Somit hält sich das EUR/USD-Paar über dem Ziel von 1,1100, unterstützt durch die hawkische Rhetorik der EZB (die eine Zinssenkung im Oktober im Wesentlichen ausschließt und Zweifel an der Zinssenkung im Dezember aufkommen lässt) und wachsende dovishe Erwartungen des Marktes hinsichtlich der zukünftigen Handlungen der Fed.
Die schwachen ZEW-Indizes haben den Aufwärtstrend gedämpft, ihn jedoch nicht umgekehrt: Die aktuellen Fundamentaldaten unterstützen keine Trendwende.

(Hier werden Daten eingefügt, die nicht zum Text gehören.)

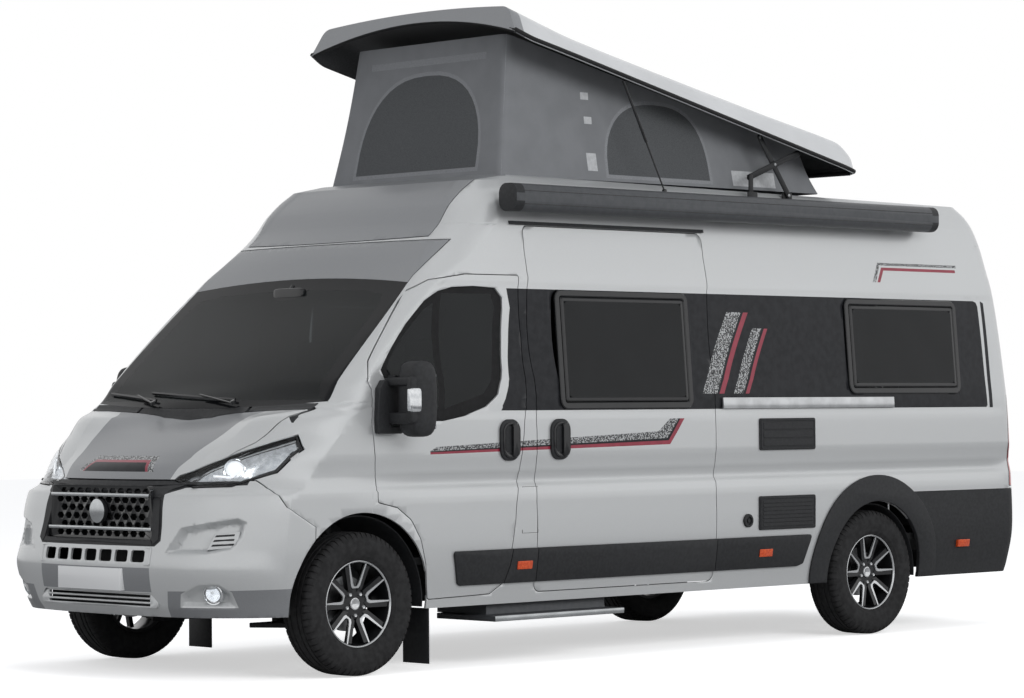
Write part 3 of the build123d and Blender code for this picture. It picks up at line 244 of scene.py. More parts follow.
# Body skin: pressed panels over one smooth hull. Its sections repeat the part's table, in metres:
# height, setback of nose, corner and side, corner y, corner bulge, side setback, tail setback.
HULL = [
    (0.320, 0.072, 0.132, 0.492, 0.620, 0.062, 0.047, 0.040),
    (0.380, 0.036, 0.096, 0.480, 0.620, 0.065, 0.039, 0.020),
    (0.565, 0.005, 0.062, 0.452, 0.620, 0.087, 0.010, 0.000),
    (0.655, 0.016, 0.077, 0.447, 0.620, 0.071, 0.002, 0.004),
    (0.760, 0.048, 0.097, 0.452, 0.620, 0.069, 0.000, 0.009),
    (0.925, 0.077, 0.137, 0.482, 0.620, 0.066, 0.000, 0.018),
    (0.960, 0.088, 0.197, 0.562, 0.600, 0.077, 0.006, 0.020),
    (1.005, 0.120, 0.227, 0.602, 0.560, 0.089, 0.013, 0.023),
    (1.060, 0.160, 0.262, 0.642, 0.560, 0.095, 0.008, 0.026),
    (1.110, 0.237, 0.312, 0.682, 0.560, 0.105, 0.000, 0.029),
    (1.220, 0.460, 0.437, 0.792, 0.640, 0.089, 0.000, 0.036),
    (1.310, 0.657, 0.542, 0.872, 0.680, 0.092, 0.001, 0.043),
    (1.362, 0.682, 0.737, 0.982, 0.925, 0.038, 0.002, 0.047),
    (1.500, 0.827, 0.871, 1.052, 0.918, 0.034, 0.012, 0.058),
    (2.042, 1.412, 1.446, 1.602, 0.864, 0.032, 0.060, 0.116),
    (2.175, 1.523, 1.582, 1.802, 0.800, 0.036, 0.088, 0.136),
    (2.330, 1.685, 1.745, 2.005, 0.700, 0.077, 0.120, 0.165),
    (2.425, 1.762, 1.802, 2.082, 0.660, 0.084, 0.144, 0.196),
    (2.500, 1.847, 1.882, 2.122, 0.640, 0.080, 0.182, 0.225),
    (2.568, 1.947, 1.967, 2.162, 0.620, 0.070, 0.242, 0.262),
    (2.605, 2.122, 2.142, 2.282, 0.600, 0.050, 0.297, 3.680),
]
hull_front, hull_half, hull_corner = 3.1815, 1.032, 0.110
roof_edge_z = 2.568


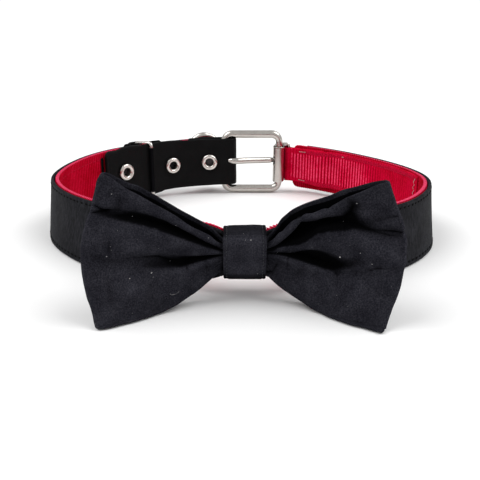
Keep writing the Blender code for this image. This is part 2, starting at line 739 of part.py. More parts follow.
def build_wing(name, front, back, knot_x, sign, col):
    """A loop of cloth: front layer out to the edge, a soft fold, and the back layer in again.
    It is open along its upper and lower edges."""
    us = [-0.17, 0.0, 0.06, 0.14, 0.24, 0.36, 0.48, 0.60, 0.72, 0.84, 0.95, 1.0]
    path = [("f", u) for u in us] + [("turn", 0.5)] + [("b", u) for u in us[::-1]]
    nv = 18

    def point(i, j):
        v = j / nv
        side, u = path[i]
        if side == "f":
            return across(front, v, u, knot_x, sign)
        if side == "b":
            return across(back, v, u, knot_x, sign)
        a, b = across(front, v, 1.0, knot_x, sign), across(back, v, 1.0, knot_x, sign)
        mid = (a + b) / 2
        reach = 0.45 * np.linalg.norm(a - b) * math.sin(math.pi * (0.2 + 0.6 * v))
        return mid + np.array([sign * reach, 0.0, 0.0])

    bm = grid_surface(len(path) - 1, nv, point)
    ob = mesh_object(name, bm, "black_cloth", col)
    ob.data.materials[0].diffuse_color = (0.02, 0.02, 0.03, 1)
    solidify(ob, CLOTH)
    return ob


def build_bow(col):
    build_wing("wing_left", LEFT_FRONT, LEFT_BACK, KNOT_X[0], -1, col)
    build_wing("wing_right", RIGHT_FRONT, RIGHT_BACK, KNOT_X[1], 1, col)
    outer = closed_curve(KNOT_SECTION, 2)
    inner = inset(outer, KNOT_WALL)
    knot = flat_outline("bow_knot", [outer, inner], KNOT_X[1] - KNOT_X[0], "black_cloth", col)
    # its own X is the object's Y, its own Y the object's Z, and it is extruded along X
    knot.matrix_world = Matrix.Translation(Vector((sum(KNOT_X) / 2, 0.0, 0.0)) * MM) @ Matrix(
        ((0, 0, 1, 0), (1, 0, 0, 0), (0, 1, 0, 0), (0, 0, 0, 1))
    )
    to_mesh(knot)


# ---------------------------------------------------------------- put it on its origin
def centre_on_origin(cols):
    """Move everything so that the middle of the box's underside is the origin."""
    bpy.context.view_layer.update()
    dep = bpy.context.evaluated_depsgraph_get()
    lo, hi = Vector((1e9,) * 3), Vector((-1e9,) * 3)
    for ob in cols[0].objects:
        if ob.type == "EMPTY":
            continue
        me = ob.evaluated_get(dep).to_mesh()
        for v in me.vertices:
            p = ob.matrix_world @ v.co
            lo, hi = Vector(map(min, lo, p)), Vector(map(max, hi, p))
        ob.evaluated_get(dep).to_mesh_clear()
    move = Vector((-(lo.x + hi.x) / 2, -(lo.y + hi.y) / 2, -lo.z))
    for col in cols:
        for ob in col.objects:
            if ob.parent is None:
                ob.matrix_world = Matrix.Translation(move) @ ob.matrix_world
    bpy.context.view_layer.update()
    return lo, hi, move


def main():
    empty_scene()
    col = collection("bow_tie_collar")
    cutters = collection("cutters")
    build_band(col)
    build_strap(col, cutters)
    build_buckle(col, cutters)
    build_tab(col)
    build_keeper(col)
    build_d_ring(col)
    build_bow(col)
    lo, hi, move = centre_on_origin([col, cutters])
    print("box mm", [round(v * 1000, 2) for v in lo], [round(v * 1000, 2) for v in hi])
    axis = next(ob for ob in col.objects if ob.name == "d_ring_axis").matrix_world.translation
    print("ring axis mm", [round(v * 1000, 3) for v in axis])
    print("moved mm", [round(v * 1000, 3) for v in move], "band length mm", round(BASE.length, 1))


main()
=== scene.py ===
"""Bow tie collar: the looks of every piece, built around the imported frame.

Lengths in the tables are millimetres in the collar's drafting frame; MOVE carries them into the
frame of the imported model, and MM turns them into metres.
"""
import math

import bmesh
import bpy
import numpy as np
from mathutils import Matrix, Vector

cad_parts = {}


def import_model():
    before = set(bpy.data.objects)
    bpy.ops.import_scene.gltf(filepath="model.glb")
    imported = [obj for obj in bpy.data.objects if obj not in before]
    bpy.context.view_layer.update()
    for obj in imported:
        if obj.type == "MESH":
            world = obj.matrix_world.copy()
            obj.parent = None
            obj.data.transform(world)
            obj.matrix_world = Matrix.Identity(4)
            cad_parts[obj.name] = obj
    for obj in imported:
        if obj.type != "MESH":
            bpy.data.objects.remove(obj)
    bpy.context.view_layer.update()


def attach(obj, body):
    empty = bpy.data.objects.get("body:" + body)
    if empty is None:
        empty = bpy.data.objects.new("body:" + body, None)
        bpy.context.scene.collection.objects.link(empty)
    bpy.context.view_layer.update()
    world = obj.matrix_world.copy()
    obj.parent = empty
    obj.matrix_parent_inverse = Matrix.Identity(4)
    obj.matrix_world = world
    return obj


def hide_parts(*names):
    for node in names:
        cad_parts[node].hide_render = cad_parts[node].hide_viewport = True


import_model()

MM = 0.001
MOVE = np.array([-1.598, 17.509, 0.240])
SCENE = bpy.context.scene
COLLAR, RING_BODY = "collar", "leash_ring"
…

Bis die Ergebnisse der FOMC-Sitzung bekannt gegeben werden, wird der Markt zwischen Zweifeln über die Größe der ersten Zinssenkung und dem Tempo weiterer Lockerungen hin- und hergerissen sein. Es gibt keine Hinweise: Vertreter der Fed dürfen keine Kommentare abgeben. Zahlreiche Experten und ehemalige Fed-Vertreter wetten gegen den Greenback und prognostizieren einen aggressiven Start der monetären Lockerung.
Meiner Meinung nach wird das EUR/USD-Paar wahrscheinlich weiter steigen, aber je näher das entscheidende Ereignis rückt, desto riskanter erscheinen Long-Positionen. Technisch gesehen bevorzugt das Instrument Long-Positionen (auf dem D1-Chart befindet es sich zwischen der mittleren und der oberen Linie des Bollinger Bands-Indikators und über allen Ichimoku-Indikatorlinien). Angesichts der aktuellen Umstände ist es jedoch unklug, technischen Signalen vollständig zu vertrauen. Daher können Sie entweder das Risiko mit kurzfristigen Long-Positionen eingehen (sehr vorsichtig und mit kurzen Zielen bei 1,1150 und 1,1160) oder auf Nummer sicher gehen und sich vom Markt fernhalten.